Both Customs and the importer agree that the article is described as a "toy tent." However, the importer fails to understand why it is classified as a "tent" rather than a "toy." We will address below the importer's arguments and recent Customs rulings regarding similar merchandise.

The importer's argument would appear to be based on the use of the tent. In a letter dated September 6, 1990, Hasbro points out that the tent is purchased in toy stores; that it is not substantially constructed to withstand "wind, rain, hail, snow . . ."; that is does not have stakes, a floor, ropes or zipper closure; and finally that it is not an article of utility because it provides no shelter. While Hasbro may be correct in those statements, they do not act as a bar to classification of the tent in heading 6306, HTSUSA. Customs classifies merchandise in the condition in which it is imported. How and where an article is sold is an ancillary consideration. Not all tents classified in heading 6306, HTSUSA, would withstand hail or snow, nor do they all require poles or stakes or even a floor for their effective use. Neither awnings nor pup tents generally have floors; geodesic dome backpacking tents generally do not require stakes or ropes for their use. Hasbro is factually in error when they state that "[The tent has] no closure of any kind." In fact, a hook-and-loop fastener secures the front door mesh. Finally, a tent such as this is designed and manufactured to recreate for young persons a realistic play situation. The instant tent is as capable of protecting its occupants from the sun, a rain shower, and even light winds, as many of the exemplars of the Explanatory Notes.

Nor is any article which provides amusement to children considered a toy for classification purposes. Legal Note 1 lists several articles which might be considered toys in some cases, but which we know to be excluded from Chapter 95, HTSUSA. Childrens' tents are an example. If the notes did not instruct Customs to classify tents by their constituent material, each case would have to be judged against the parameters for classification of "toys" as well as "sporting goods." Instead, the Legal Notes essentially relieve us of that dilemma.

Hasbro also cites several rulings issued by Customs, and expresses some confusion regarding how and why the classification of this article could change from toys to tents.
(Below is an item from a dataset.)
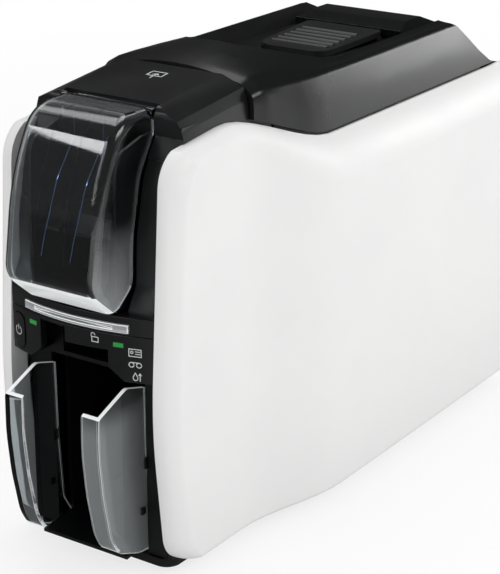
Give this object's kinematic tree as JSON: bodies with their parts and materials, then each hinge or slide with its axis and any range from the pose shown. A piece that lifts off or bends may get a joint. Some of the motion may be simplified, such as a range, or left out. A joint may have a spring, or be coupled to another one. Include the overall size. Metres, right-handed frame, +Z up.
{
  "type": "id card printer",
  "caption": "Desktop card printer with a flared white shell, black hinged top cover, clear hinged input door and clear output wings.",
  "frame": {"origin": "on the table, under the middle of the printer's bounding box", "axes": "+X right as seen from the front, +Y towards the rear, +Z up"},
  "size_m": [0.1574, 0.3979, 0.2795],
  "materials": {
    "white_shell": "satin moulded",
    "satin_black": "satin moulded",
    "gloss_black": "polished",
    "charcoal": "fine grained",
    "frame_black": "matt",
    "tray_black": "matt",
    "tray_grey": "matt",
    "clear": "clear polished plastic",
    "blue_tint": "blue tinted clear plastic",
    "slot_bar": "translucent",
    "led_green": "lit green",
    "foot_rubber": "matt",
    "belt_rubber": "matt",
    "roller_rubber": "ground",
    "roller_cleaning": "tacky",
    "plate_steel": "zinc plated",
    "gear_steel": "machined",
    "head_aluminium": "anodised",
    "ribbon": "film",
    "board_green": "solder mask",
    "socket_black": "matt",
    "socket_metal": "plated"
  },
  "bodies": {
    "printer_base": {"base_tray": "frame_black", "front_frame": "frame_black", "rear_cover": "charcoal", "foot_front_right": "foot_rubber", "foot_front_left": "foot_rubber", "foot_back_right": "foot_rubber", "foot_back_left": "foot_rubber", "side_frame_right": "frame_black", "side_frame_left": "frame_black", "side_panel_right": "white_shell", "side_panel_left": "white_shell", "dc_inlet": "socket_black", "usb_socket": "socket_metal", "network_socket": "socket_metal", "front_cover": "satin_black", "upper_bezel": "satin_black", "lower_bezel": "satin_black", "feed_slot_bar": "slot_bar", "led_lens_right": "led_green", "led_lens_left": "led_green", "input_hopper": "tray_black", "output_wing_right": "clear", "output_wing_left": "clear", "output_tray": "tray_black", "output_bin": "tray_black", "transport_plate_right": "plate_steel", "transport_plate_left": "plate_steel", "drive_belt": "belt_rubber", "exit_belt": "belt_rubber", "drive_motor": "plate_steel", "ribbon_cartridge": "tray_grey", "ribbon_film": "ribbon", "main_board": "board_green", "bay_liner": "charcoal", "hinge_ear_right": "frame_black", "hinge_ear_left": "frame_black"},
    "top_cover": {"lid_shell": "satin_black", "lid_deck": "gloss_black", "head_bracket": "plate_steel", "print_head": "head_aluminium"},
    "latch": {"latch_pad": "charcoal"},
    "input_door": {"input_door": "clear", "door_fin_right": "blue_tint", "door_fin_left": "blue_tint"},
    "power_button": {"power_button": "satin_black"},
    "card_weight": {"card_weight": "tray_black"},
    "pick_roller": {"pick_roller": "roller_rubber"},
    "cleaning_roller": {"cleaning_roller": "roller_cleaning"},
    "platen_roller": {"platen_roller": "roller_rubber"},
    "rear_roller": {"rear_roller": "roller_rubber"},
    "exit_roller": {"exit_roller": "roller_rubber"},
    "motor_pinion": {"motor_pinion": "gear_steel"},
    "supply_spool": {"supply_spool": "ribbon"},
    "takeup_spool": {"takeup_spool": "ribbon"}
  },
  "joints": [
    {"name": "lid_hinge", "type": "hinge", "parent": "printer_base", "child": "top_cover", "pos_m": [0, 0.18, 0.234], "axis": [-1, 0, 0], "range_deg": [0, 70]},
    {"name": "latch_rock", "type": "hinge", "parent": "top_cover", "child": "latch", "pos_m": [0, 0.09816, 0.2539], "axis": [1, 0, 0], "range_deg": [0, 4], "stiffness_Nm_per_rad": 2, "springref_deg": -2.86},
    {"name": "door_hinge", "type": "hinge", "parent": "printer_base", "child": "input_door", "pos_m": [0, -0.1415, 0.2626], "axis": [-1, 0, 0], "range_deg": [0, 85]},
    {"name": "power_press", "type": "slide", "parent": "printer_base", "child": "power_button", "axis": [0, 1, 0], "range_m": [0, 0.0012], "stiffness_N_per_m": 400},
    {"name": "weight_slide", "type": "slide", "parent": "printer_base", "child": "card_weight", "axis": [0, 0, 1], "range_m": [0, 0.024]},
    {"name": "platen_turn", "type": "hinge", "parent": "printer_base", "child": "platen_roller", "pos_m": [0, 0.00994, 0.156], "axis": [1, 0, 0], "continuous": true},
    {"name": "pick_turn", "type": "hinge", "parent": "printer_base", "child": "pick_roller", "pos_m": [0, -0.10494, 0.156], "axis": [1, 0, 0], "continuous": true},
    {"name": "cleaning_turn", "type": "hinge", "parent": "printer_base", "child": "cleaning_roller", "pos_m": [0, -0.07791, 0.156], "axis": [1, 0, 0], "continuous": true},
    {"name": "rear_turn", "type": "hinge", "parent": "printer_base", "child": "rear_roller", "pos_m": [0, 0.06201, 0.156], "axis": [1, 0, 0], "continuous": true},
    {"name": "exit_turn", "type": "hinge", "parent": "printer_base", "child": "exit_roller", "pos_m": [0, -0.12203, 0.126], "axis": [1, 0, 0], "continuous": true},
    {"name": "motor_turn", "type": "hinge", "parent": "printer_base", "child": "motor_pinion", "pos_m": [0, 0.03104, 0.137], "axis": [1, 0, 0], "continuous": true},
    {"name": "supply_turn", "type": "hinge", "parent": "printer_base", "child": "supply_spool", "pos_m": [0, 0.05605, 0.196], "axis": [1, 0, 0], "continuous": true},
    {"name": "takeup_turn", "type": "hinge", "parent": "printer_base", "child": "takeup_spool", "pos_m": [0, -0.03617, 0.196], "axis": [1, 0, 0], "continuous": true}
  ],
  "couplings": [
    {"joint": "pick_turn", "follows": "platen_turn", "ratio": 1},
    {"joint": "cleaning_turn", "follows": "platen_turn", "ratio": 1},
    {"joint": "rear_turn", "follows": "platen_turn", "ratio": 1},
    {"joint": "exit_turn", "follows": "platen_turn", "ratio": 1},
    {"joint": "motor_turn", "follows": "platen_turn", "ratio": -2.5},
    {"joint": "takeup_turn", "follows": "supply_turn", "ratio": 1.4}
  ]
}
Two of the Headquarters Ruling Letters (HRL's), HRL's 002425 and 065417, were issued prior to the adoption of the HTSUSA. Under HRL 002425 and 065417, distinctions were made regarding the size and limited functional capacity of some tents. Those rulings are no longer applicable. Not only has the text of the nomenclature changed, but the rules and rationale for classifying goods under the HTSUSA often lead us to decisions contrary to conventional TSUS wisdom. Such is the case here.

HRL's 086867 and 086969 are also mentioned by Hasbro. Neither ruling, in our opinion, details minimum qualifications for classification as tents. Both rulings, and others issued under the HTSUSA, describe tents with features different from those found on the Adventure Tent. The absence of those features in this case does not preclude classification as tents. We find that the cited rulings are useful, but not so restrictive that the Adventure Tent be barred from classification as a tent.
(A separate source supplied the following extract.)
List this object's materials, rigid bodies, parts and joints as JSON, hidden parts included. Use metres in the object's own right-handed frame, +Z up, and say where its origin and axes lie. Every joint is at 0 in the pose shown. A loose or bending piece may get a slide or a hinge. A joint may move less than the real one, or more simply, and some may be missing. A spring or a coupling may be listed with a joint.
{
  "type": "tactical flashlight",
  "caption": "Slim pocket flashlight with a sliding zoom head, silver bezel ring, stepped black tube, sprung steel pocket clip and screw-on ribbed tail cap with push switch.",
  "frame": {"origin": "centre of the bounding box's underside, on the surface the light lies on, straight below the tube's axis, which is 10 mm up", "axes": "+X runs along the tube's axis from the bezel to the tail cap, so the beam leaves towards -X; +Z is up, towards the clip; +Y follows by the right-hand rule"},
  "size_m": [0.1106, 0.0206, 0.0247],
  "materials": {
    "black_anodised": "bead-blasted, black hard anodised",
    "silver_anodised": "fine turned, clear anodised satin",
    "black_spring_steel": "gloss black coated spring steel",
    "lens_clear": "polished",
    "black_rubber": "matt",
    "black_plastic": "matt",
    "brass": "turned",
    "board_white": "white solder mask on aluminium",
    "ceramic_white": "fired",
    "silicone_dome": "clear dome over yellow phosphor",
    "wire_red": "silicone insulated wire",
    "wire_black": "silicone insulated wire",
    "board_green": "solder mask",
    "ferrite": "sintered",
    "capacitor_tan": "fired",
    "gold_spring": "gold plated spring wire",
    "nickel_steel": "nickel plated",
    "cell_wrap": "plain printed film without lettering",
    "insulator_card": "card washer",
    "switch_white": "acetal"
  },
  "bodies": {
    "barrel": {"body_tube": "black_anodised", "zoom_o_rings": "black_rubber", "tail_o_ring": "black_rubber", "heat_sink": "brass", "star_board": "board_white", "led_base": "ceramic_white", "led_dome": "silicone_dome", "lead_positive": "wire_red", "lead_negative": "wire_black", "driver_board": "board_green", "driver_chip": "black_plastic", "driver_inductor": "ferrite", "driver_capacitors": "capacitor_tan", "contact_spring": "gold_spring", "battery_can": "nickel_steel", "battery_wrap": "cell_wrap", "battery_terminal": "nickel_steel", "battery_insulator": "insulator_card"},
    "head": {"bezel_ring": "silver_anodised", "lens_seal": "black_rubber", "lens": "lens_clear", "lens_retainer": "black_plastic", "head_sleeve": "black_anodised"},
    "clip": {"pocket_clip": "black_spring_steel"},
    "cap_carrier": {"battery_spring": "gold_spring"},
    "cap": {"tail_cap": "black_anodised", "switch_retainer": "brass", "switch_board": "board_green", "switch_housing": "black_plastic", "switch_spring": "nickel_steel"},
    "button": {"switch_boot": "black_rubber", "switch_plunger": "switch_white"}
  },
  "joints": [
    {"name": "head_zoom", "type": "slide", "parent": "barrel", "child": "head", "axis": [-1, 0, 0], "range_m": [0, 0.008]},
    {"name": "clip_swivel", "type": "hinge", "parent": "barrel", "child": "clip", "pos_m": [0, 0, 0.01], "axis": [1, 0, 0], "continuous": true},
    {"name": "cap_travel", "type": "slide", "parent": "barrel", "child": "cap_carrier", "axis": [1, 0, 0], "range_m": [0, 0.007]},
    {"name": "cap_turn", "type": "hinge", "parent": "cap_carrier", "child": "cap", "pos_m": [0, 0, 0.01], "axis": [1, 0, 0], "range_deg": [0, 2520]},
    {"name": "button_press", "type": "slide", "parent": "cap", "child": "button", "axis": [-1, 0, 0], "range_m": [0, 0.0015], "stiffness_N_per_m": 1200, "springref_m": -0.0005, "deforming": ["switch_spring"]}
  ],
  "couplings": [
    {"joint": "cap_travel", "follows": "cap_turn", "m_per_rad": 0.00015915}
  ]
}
Lastly, classification under the Harmonized Tariff Schedule of the United States Annotated (HTSUSA) is made in accordance with the General Rules of Interpretation (GRI's). The systematic detail of the harmonized system is such that virtually all goods are classified by application of GRI 1, that is, according to the terms of the headings of the tariff schedule and any relevant Section or Chapter Notes. Heading 6306, HTSUSA, provides for "tents." Having determined that the instant article is considered a "tent" as that term is used in the HTSUSA, heading 6306 provides classification by application of GRI 1.

Even if we were to consider the tent equally a "tent" and a "toy", the resulting classification would not change. In that case, two headings, both 6306, HTSUSA, and 9503, HTSUSA, would provide for the merchandise. In the event that the goods cannot be classified solely on the basis of GRI 1, and if the headings and legal notes do not otherwise require, the remaining GRI's may be applied, taken in order. GRI 3 provides that the heading which most specifically describes the goods shall be preferred. In this case the alternatives would be the provision for "tents" (heading 6306, HTSUSA) and for "other toys" (heading 9503, HTSUSA). Clearly, the tents provision is the more specific.


The merchandise at issue, the Playskool Adventure Tent, is classified in heading 6306, HTSUSA. Its size, features, and particularly it use, do not prevent us from considering the merchandise to be a tent within the scope of heading 6306, HTSUSA. As such it is excluded from Chapter 95, HTSUSA by virtue of Legal Note 1(u) to Chapter 95, HTSUSA. The HTSUSA requires that products be classified by different criteria than may have been applicable under the TSUS.